The problem never arose in New York, as admission to, and regulation of, the bar was handled by the courts. We’ve got bar associations for everything, but they’re all voluntary membership organizations. No lawyer is required to join any bar association in order to be a member of the bar. Over the years, I’ve been a member of a great many bar associations. I’m no longer a member of any.

That option isn’t available to lawyers in North Dakota.

The case began when Arnold Fleck, a North Dakota lawyer, sued his state bar association after he learned it had contributed $50,000 to oppose a state ballot measure. Fleck had contributed $1,000 to support the same measure. He objected to being compelled by state law to pay $380 a year to support the bar association.

The function of bar admission and regulation has been “outsourced” in some jurisdictions to their state bar associations. While there are 19 states where the function is performed internally, the rest require lawyers to be member of the bar association, private organizations to whom states have delegated a public function.

Except they were still private associations otherwise, and as such engaged in the sort of conduct that associations are wont to do, such as staking out positions, supporting ideological and political positions and handing out money to their favored causes. And what if their causes weren’t your causes, and you were a lawyer and thus obliged to pay money for an association that stood for positions contrary to your views?

In June, Alito spoke for a 5-4 majority that struck down state laws in California and elsewhere that required teachers and other public employees to pay fees to support a union. In Janus vs. AFSCME, the court said that requirement violated the free-speech rights of employees who did not support the union.

The Janus decision was decried as a death blow to public sector unions, relieving bargaining unit members from having to also be union members based upon the individual’s right to not associate, not pay, for the union’s taking positions with which a person disagreed.

There were two ways to look at Janus, one being that unions would be stripped of their vitatily as free riders refused to pay dues while enjoying the benefits of the union-negotiated contracts. The other was that unions would have to “earn” their membership dues by providing the services that people found worthy of membership.

That case proved helpful to lawyers challenging mandatory bar association fees based on the same principle. In a brief order on Monday, the court overturned a ruling last year by the U.S. 8th Circuit Court of Appeals that had upheld mandatory bar dues in North Dakota and sent the case back “for further consideration in light of Janus.”

The problem isn’t that the organization that was managing the admission and regulatory function was called the state “bar association,” but that it was run by lawyers who, in the exercise of personal choices, couldn’t resist the impulse to use their official positions, the standing of the association, to further their personal choices. It might be considered “mission creep,” or arrogance, or to those who agreed with the political and ideological actions, it was beyond question that the bar association should stick its nose into politics because it was the “right thing to do.” Lawyers are no better divorcing their passion from reason than anyone else.
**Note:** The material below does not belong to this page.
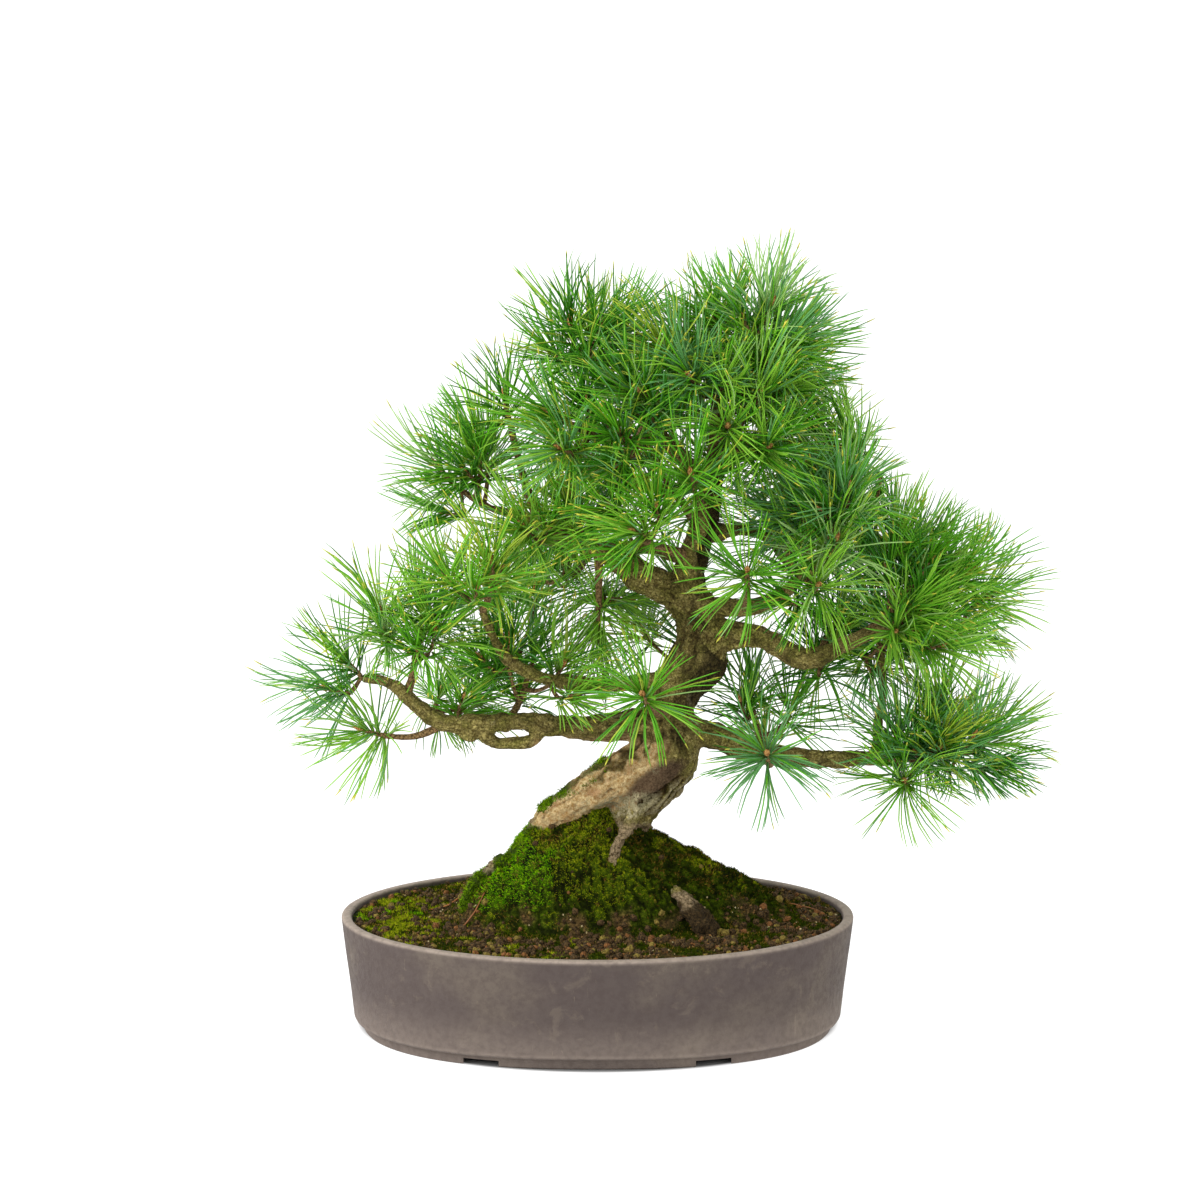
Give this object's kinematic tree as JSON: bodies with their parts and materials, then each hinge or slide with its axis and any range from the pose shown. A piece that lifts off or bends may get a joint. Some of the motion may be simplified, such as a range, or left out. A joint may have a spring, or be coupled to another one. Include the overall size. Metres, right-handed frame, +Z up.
{
  "type": "japanese white pine bonsai",
  "caption": "Potted Japanese white pine bonsai: leaning trunk on a mossy root mound, spreading boughs with tufts of fine green needles, in a low oval stoneware pot.",
  "frame": {"origin": "on the ground under the middle of the whole plant's box, on the plane of the pot's foot", "axes": "+Z up, -Y towards the viewer of the tree's front, +X to that viewer's right along the pot's length"},
  "size_m": [0.624, 0.3562, 0.6174],
  "materials": {
    "stoneware": "unglazed, matt, blotched with paler tan",
    "soil": "damp granular soil of small baked-clay grains",
    "moss": "short dense moss on peaty soil",
    "trunk_bark": "flaking tan bark with pale lichen",
    "bough_bark": "finely cracked dark bark",
    "needles": "satin",
    "needles_bright": "satin",
    "needles_shaded": "satin"
  },
  "bodies": {
    "root": {"bough_back_left": "bough_bark", "bough_back_right": "bough_bark", "bough_front_high": "bough_bark", "bough_left_loop": "bough_bark", "bough_left_low": "bough_bark", "bough_left_mid": "bough_bark", "bough_left_top": "bough_bark", "bough_left_up": "bough_bark", "bough_right_low": "bough_bark", "bough_right_mid": "bough_bark", "bough_right_top": "bough_bark", "bough_right_up": "bough_bark", "bough_right_upright": "bough_bark", "foliage_back_heart": "needles_shaded", "foliage_back_high_left": "needles_shaded", "foliage_back_high_right": "needles_shaded", "foliage_back_left": "needles_shaded", "foliage_back_low": "needles_shaded", "foliage_back_right": "needles_shaded", "foliage_back_top": "needles_shaded", "foliage_high_front": "needles_bright", "foliage_high_left": "needles_bright", "foliage_high_right": "needles", "foliage_high_right_front": "needles", "foliage_left_back": "needles_shaded", "foliage_left_brush": "needles_bright", "foliage_left_centre": "needles", "foliage_left_front": "needles_bright", "foliage_left_heart": "needles_shaded", "foliage_left_inner": "needles_shaded", "foliage_left_shoulder": "needles_bright", "foliage_left_star": "needles_bright", "foliage_left_tip": "needles", "foliage_left_under": "needles", "foliage_low_drop": "needles", "foliage_low_inner": "needles_shaded", "foliage_low_star": "needles", "foliage_low_tip": "needles", "foliage_right_front": "needles", "foliage_right_heart": "needles_shaded", "foliage_right_high": "needles_bright", "foliage_right_inner": "needles_shaded", "foliage_right_mid": "needles", "foliage_right_star": "needles_bright", "foliage_right_tip": "needles", "foliage_right_up": "needles", "foliage_right_up_front": "needles", "foliage_star_centre": "needles_bright", "foliage_star_curly": "needles_bright", "foliage_star_front_low": "needles_bright", "foliage_star_high_left": "needles_bright", "foliage_top_apex": "needles", "foliage_top_back": "needles", "foliage_top_front": "needles", "foliage_top_left": "needles", "moss_mound": "moss", "pot": "stoneware", "soil": "soil", "trunk": "trunk_bark"}
  },
  "joints": []
}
Does this spell the collapse of bar associations? That’s up to the states and the bar associations. Those states who chose to leave it to private organizations to do their job may have to reconsider whether attorney admission and regulation is a state function or the job for a political party.
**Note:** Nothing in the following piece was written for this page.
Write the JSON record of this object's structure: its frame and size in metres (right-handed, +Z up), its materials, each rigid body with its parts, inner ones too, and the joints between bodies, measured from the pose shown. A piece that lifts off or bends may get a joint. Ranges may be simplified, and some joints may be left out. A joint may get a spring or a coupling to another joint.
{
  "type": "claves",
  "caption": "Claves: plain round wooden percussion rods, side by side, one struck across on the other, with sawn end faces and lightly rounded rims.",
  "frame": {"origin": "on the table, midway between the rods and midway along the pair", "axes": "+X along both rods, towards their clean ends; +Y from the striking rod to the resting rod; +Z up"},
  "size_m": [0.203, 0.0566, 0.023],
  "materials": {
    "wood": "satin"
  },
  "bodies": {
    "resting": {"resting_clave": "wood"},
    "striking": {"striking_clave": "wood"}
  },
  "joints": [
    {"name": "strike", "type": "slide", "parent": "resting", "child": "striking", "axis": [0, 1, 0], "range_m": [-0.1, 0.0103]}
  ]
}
As for bar associations, they will need to decide whether their mission is to serve the bar or to serve political causes, hoping that enough members approve to fund their indulgence. But what should not be permitted is that lawyers are required to join bar associations to maintain their professional licensure while being forced to associate with, and pay for, a group whose ideology they find repugnant.

But what if the lawyers aren’t required to pay dues, and yet the associations remain in control of public functions while engaging in private and highly partisan causes? Bear in mind that the American Bar Association, whose financial viability is very much in doubt, has gone full SJW while charged with the accreditation of law schools. Lawyers have fled the association in droves since it neither provides much value to its members and has been captured by the woke, who see no issue with its becoming an arm of the progressive party. It no longer has enough members to financially sustain itself.

Is this the fate of state bar associations as well, should they be subject to the same limitations as imposed on public sector unions by Janus? It’s understandable that states put the onus on professional associations to regulate their profession. That’s part of the nature of professionalism, self-regulation, and who better to decide than the members of the profession itself?

But once bar associations decided to leave their lane, to drift away from the limits of professional practice and ethics, and become “leaders” of causes like social justice, they chose to side with some members and against others. And the ABA provides a fairly clear idea of how lawyers reacted to the political shift. While believers in the cause were absolutely certain that they were right and lawyers who rejected their ideology were wrong (and, as is the way these days, evil), that didn’t make the lawyers who didn’t believe feel any better about digging into their pockets to pay for the childish indulgences of the woke.

Some would argue that the functions of bar associations, admission and regulation, are themselves archaic. Kind of an “open borders” for lawyers. If so, then the demise of involuntary bar associations will not be as much of a problem, though it means lawyers won’t be able to win awards at gala dinners to show their clients. Either way, lawyers shouldn’t be compelled to be members of groups who stand for things they dispute, and pay for the privilege.

3 thoughts on “When The “Bar” Is An “Association”

  1. Guitardave

    Funny, i had to quit the SPCA the other day. They were asking for donations, but hey could not guarantee that my funds would only go to kitty’s, birdy’s, bunny’s, horses, and unicorns. I told them my enlightened ideology no longer allowed me to support slobbering leg humpers of the canine variety. They were sad.

  2. Bryan Burroughs

    I don’t see how, even pre-Janus, state-compelled membership in a organization which engages in political organizing would pass Constitutional muster.